The cabled message drafted by senior State Department of officials sets not only the content for what is to be done internally by the U.S. delegation at the U.N. Framework Convention on Climate Change but also how the diplomats should posture publicly to help the delegation that would negotiate at Warsaw.
On setting the emission targets under the new agreement to be signed in 2015, the note informs, “In Warsaw we seek to establish an expectation that parties will submit their commitments by early 2015 so as to finalise an agreement in Paris (in 2015 itself)”.
Under the 2015 agreement which is to become operational in 2020 the U.S. government has been pushing that all countries volunteer to pledge their commitments. The note says, “Specifically we’re advocating an approach under which countries — both developed and developing — will put forth nationally determined mitigation commitments, followed by a transparent consultative process that will give other countries and civil society the opportunity to analyse and comment upon such commitments.”

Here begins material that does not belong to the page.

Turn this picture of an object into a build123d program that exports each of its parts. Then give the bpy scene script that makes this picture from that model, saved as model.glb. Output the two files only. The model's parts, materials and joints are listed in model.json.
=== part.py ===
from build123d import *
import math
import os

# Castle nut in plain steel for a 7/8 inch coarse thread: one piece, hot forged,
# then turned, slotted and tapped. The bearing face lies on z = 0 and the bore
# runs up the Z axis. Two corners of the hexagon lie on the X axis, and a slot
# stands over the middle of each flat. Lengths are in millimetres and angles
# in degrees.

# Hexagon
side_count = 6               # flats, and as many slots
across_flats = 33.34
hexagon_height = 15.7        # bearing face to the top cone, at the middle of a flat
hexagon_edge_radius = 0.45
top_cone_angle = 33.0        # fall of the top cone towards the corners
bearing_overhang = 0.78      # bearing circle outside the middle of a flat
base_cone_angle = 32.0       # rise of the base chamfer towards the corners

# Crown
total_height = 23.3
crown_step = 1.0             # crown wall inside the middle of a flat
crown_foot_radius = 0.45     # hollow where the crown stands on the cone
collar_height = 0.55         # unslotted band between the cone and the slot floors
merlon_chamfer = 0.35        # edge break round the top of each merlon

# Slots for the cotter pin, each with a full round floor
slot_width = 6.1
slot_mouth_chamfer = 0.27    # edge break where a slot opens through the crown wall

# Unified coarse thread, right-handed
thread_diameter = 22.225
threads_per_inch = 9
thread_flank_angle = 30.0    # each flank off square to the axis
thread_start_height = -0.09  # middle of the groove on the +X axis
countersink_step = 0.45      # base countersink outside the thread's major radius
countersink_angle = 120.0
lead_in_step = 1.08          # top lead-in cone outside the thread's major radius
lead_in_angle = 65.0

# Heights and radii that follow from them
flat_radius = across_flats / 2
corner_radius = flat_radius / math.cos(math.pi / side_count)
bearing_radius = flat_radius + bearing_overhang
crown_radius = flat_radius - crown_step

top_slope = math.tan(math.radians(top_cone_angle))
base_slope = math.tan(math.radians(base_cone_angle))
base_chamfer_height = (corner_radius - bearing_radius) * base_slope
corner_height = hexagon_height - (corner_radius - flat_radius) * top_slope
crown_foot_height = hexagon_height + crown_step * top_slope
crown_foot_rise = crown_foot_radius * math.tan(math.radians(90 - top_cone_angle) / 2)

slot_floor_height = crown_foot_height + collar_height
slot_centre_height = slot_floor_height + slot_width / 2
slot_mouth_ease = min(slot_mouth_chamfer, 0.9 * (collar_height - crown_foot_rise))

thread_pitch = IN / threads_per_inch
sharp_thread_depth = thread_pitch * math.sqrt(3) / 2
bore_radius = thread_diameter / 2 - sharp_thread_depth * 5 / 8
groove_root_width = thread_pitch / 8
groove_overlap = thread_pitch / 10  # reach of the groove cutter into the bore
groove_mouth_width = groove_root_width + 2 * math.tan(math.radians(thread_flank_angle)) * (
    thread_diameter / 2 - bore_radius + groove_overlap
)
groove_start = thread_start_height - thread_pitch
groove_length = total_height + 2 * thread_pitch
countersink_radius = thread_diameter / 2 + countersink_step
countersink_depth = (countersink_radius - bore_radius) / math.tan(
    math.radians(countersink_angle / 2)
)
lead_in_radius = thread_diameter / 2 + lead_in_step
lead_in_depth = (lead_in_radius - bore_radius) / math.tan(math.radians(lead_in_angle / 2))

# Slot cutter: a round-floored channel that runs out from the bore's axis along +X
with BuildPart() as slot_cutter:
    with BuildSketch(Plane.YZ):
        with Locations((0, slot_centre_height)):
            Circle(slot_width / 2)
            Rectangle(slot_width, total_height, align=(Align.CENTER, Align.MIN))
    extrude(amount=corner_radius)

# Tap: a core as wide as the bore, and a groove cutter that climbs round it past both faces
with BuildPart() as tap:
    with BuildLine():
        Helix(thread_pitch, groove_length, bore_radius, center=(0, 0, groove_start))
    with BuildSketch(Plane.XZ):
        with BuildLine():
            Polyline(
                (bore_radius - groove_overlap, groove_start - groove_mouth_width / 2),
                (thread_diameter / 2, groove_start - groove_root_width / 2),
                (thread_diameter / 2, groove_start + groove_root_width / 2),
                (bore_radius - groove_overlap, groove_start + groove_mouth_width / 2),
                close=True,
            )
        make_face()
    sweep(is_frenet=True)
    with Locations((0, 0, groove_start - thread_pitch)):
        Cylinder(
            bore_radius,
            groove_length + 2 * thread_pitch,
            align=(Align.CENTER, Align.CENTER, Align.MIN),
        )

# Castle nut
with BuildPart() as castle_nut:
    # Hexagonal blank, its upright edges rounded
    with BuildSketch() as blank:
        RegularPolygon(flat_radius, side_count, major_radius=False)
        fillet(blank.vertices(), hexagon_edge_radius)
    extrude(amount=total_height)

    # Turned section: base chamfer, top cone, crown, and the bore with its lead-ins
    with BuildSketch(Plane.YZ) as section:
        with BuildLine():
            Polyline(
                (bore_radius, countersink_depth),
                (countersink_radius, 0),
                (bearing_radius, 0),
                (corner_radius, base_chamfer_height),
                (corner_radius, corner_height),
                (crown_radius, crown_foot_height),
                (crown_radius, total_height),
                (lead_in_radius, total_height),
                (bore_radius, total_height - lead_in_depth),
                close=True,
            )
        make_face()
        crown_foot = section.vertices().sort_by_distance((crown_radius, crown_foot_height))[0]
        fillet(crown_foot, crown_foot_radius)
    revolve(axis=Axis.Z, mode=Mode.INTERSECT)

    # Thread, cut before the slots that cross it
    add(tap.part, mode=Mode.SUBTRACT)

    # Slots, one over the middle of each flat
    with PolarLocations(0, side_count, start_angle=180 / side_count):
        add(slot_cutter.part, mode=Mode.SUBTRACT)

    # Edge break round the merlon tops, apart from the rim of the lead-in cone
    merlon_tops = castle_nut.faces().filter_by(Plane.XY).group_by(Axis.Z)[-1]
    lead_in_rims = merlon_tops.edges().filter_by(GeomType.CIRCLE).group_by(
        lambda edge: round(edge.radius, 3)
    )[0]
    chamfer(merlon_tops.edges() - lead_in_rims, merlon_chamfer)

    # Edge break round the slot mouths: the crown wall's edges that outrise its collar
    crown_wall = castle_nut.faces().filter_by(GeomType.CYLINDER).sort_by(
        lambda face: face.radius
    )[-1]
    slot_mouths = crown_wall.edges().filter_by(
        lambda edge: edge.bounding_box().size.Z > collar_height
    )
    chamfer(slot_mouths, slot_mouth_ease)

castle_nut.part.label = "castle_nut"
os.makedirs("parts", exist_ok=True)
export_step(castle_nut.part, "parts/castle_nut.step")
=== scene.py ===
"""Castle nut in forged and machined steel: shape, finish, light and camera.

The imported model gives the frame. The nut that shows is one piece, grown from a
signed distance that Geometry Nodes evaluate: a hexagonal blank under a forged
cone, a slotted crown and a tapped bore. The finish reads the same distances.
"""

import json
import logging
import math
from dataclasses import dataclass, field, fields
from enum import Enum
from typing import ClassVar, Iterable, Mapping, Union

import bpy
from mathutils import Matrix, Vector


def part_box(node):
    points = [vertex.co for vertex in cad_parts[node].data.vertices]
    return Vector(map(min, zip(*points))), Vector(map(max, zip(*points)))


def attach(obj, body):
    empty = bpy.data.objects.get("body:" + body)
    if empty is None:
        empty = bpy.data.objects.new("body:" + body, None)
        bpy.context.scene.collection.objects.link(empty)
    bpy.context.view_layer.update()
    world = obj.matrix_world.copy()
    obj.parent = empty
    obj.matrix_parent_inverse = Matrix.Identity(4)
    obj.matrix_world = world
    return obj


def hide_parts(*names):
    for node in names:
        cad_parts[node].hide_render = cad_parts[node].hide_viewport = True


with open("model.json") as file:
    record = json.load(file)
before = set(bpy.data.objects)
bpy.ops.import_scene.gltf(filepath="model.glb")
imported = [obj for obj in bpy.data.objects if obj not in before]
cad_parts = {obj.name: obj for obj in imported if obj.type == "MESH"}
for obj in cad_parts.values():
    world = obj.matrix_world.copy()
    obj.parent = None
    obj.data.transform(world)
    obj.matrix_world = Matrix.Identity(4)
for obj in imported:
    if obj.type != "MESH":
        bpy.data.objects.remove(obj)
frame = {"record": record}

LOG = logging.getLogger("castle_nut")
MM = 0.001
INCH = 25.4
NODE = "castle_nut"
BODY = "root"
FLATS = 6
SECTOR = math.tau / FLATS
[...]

In a revealing line it adds, “The idea is that sunshine will provide an incentive for countries to put forth ambitious commitments in the first instance and, even if not, there will be an opportunity for countries to decide to enhance their commitments before they are finalised.”
The U.S. stance differs radically from the demand of groups such as those of the small island states, the E.U. and others which require that the volunteered targets be increased after a review to see if they add up to the effort required to keep global temperatures under control.

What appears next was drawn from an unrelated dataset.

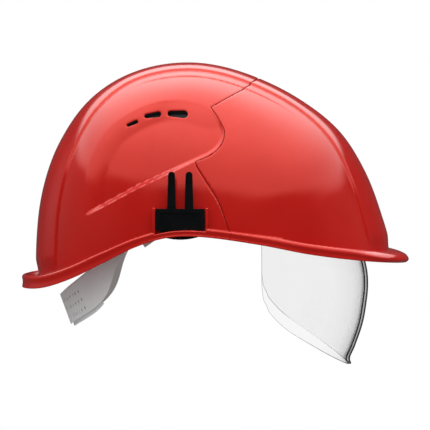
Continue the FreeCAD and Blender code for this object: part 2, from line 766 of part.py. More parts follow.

The Hindu contacted senior U.S. negotiators and their spokesperson at Warsaw personally and through email with specific questions about the briefing paper and its content. The delegation responded with the statement, “The U.S. is dedicated to achieving an ambitious, effective and workable outcome in the UNFCCC and in Warsaw, and our positions are designed to further this goal. We are engaging with all countries to find solutions that will give momentum to the effort to tackle climate change.”
INVESTMENTS NOT FUNDS FOR CLIMATE
That the U.S. sees climate change as an opportunity to also leverage and open economies of developing countries to clean-tech investments is also revealed in the paper. “The work we have undertaken in 2013 has begun to lay the groundwork for an ambitious and wide ranging efforts aimed at catalysing low-emission, climate resilient investment in developing countries, though of course we recognise that much work remains to develop the tools necessary to shift the global economy in this direction.”

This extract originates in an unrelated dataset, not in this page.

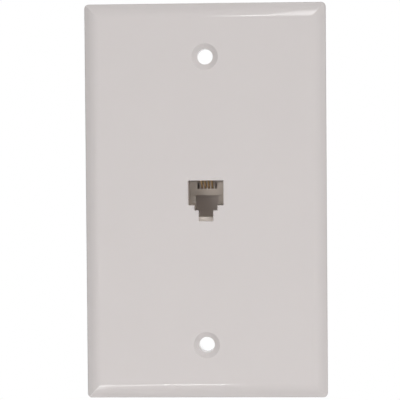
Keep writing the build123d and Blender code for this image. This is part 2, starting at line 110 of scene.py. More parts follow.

The poor countries have consistently warned that public investments can neither be adequate nor predictable and can work merely as complementary source of finance. They also warn that private investment does not move towards the priority of adaptation activities where the returns are negligible but the monies important to save lives. The U.N. climate convention imposes the obligation on the developed world to provide funds and technologies to the poor countries to “enable” the latter to undertake climate action but the U.S. position in the briefing paper talks of pushing in investments instead.
The U.S. has in public domain too said that it sees public funding in the climate change arena more as a tool to leverage private investments. The entire set of developing countries have demanded that the U.S. and other developed countries put forth a clear timeline for when and how they shall conjure up the $100 billion annual fund by 2020 they had earlier promised. But the briefing paper remains silent on the U.S. committing to any such time line in Warsaw. It instead says, “The U.S. is doing all we can to make climate finance work on the ground.” The talk of any scaling up funds between now and 2020, as the developing countries have collectively demanded is ignored.
It instead says, “We’re also working to intensify our coordination in the context of the Green Climate Fund board to shape an institution that could leverage private investment more effectively than any other multilateral climate fund.”
The U.S. acknowledges in the cabled briefing to its diplomats that “finance is another contentious issue, with many developing countries feeling that there is lack of clarity on climate finance between now and 2020”. But the U.S. strategy is to work outside the UNFCCC to leverage private funds and it plans to talk of this through the Warsaw talks too.
LOSS AND DAMAGE
On the controversial issue of loss and damage, which has united the developing countries since last two years in demanding that developed countries pay compensation for the damage to life and property that cannot be avoided despite the best of adaptation and emission reduction efforts, the U.S. plans to not let the idea become a full fledged separate mechanism at Warsaw. The U.S. has previously very strongly opposed any separate mechanism on loss and damage that sets up a process of charging “compensation or reparation” on the developed world for their historic emissions. But it had to give in last year at the talks to permit the talks on such a mechanism start off. At Warsaw, the briefing paper shows, it plans to ensure that while the issue is called “Loss and Damage” it does not get a life of its own but is swallowed by the existing track which would ensure the issues of ‘liability’ and ‘compensation’ are thrown out.
The document says, “It’s our sense that the longer countries look at issues like compensation and liability, the more they will realise this isn’t productive avenue for the UNFCCC to go down.”
“We are strongly in favour of creating an institutional arrangement on loss and damage that is under the Convention’s adaptation track, rather than creating a third stream of action that’s separate from mitigation and adaptation,” it adds.
“The U.S. supports pragmatic approaches to address the substantive issues raised in loss and damage discussions and supports the establishment in Warsaw of a loss and damage ‘task force’ under the Adaptation committee of the UNFCCC. A central issue will be whether loss and damage continues to fall within adaptation or whether it becomes a separate, third pillar (alongside adaption and mitigation), which we believe would lead the UNFCCC to focus increasingly on blame and liability, which in turn would be counterproductive from the standpoint of public support for the convention,” it further reads.
It adds, “We want to be responsive to the very legitimate concerns of vulnerable people countries about impacts of climate change, without creating approaches that could make it harder for the UNFCCC to focus on the very challenging mitigation and adaptation efforts we will have over time.”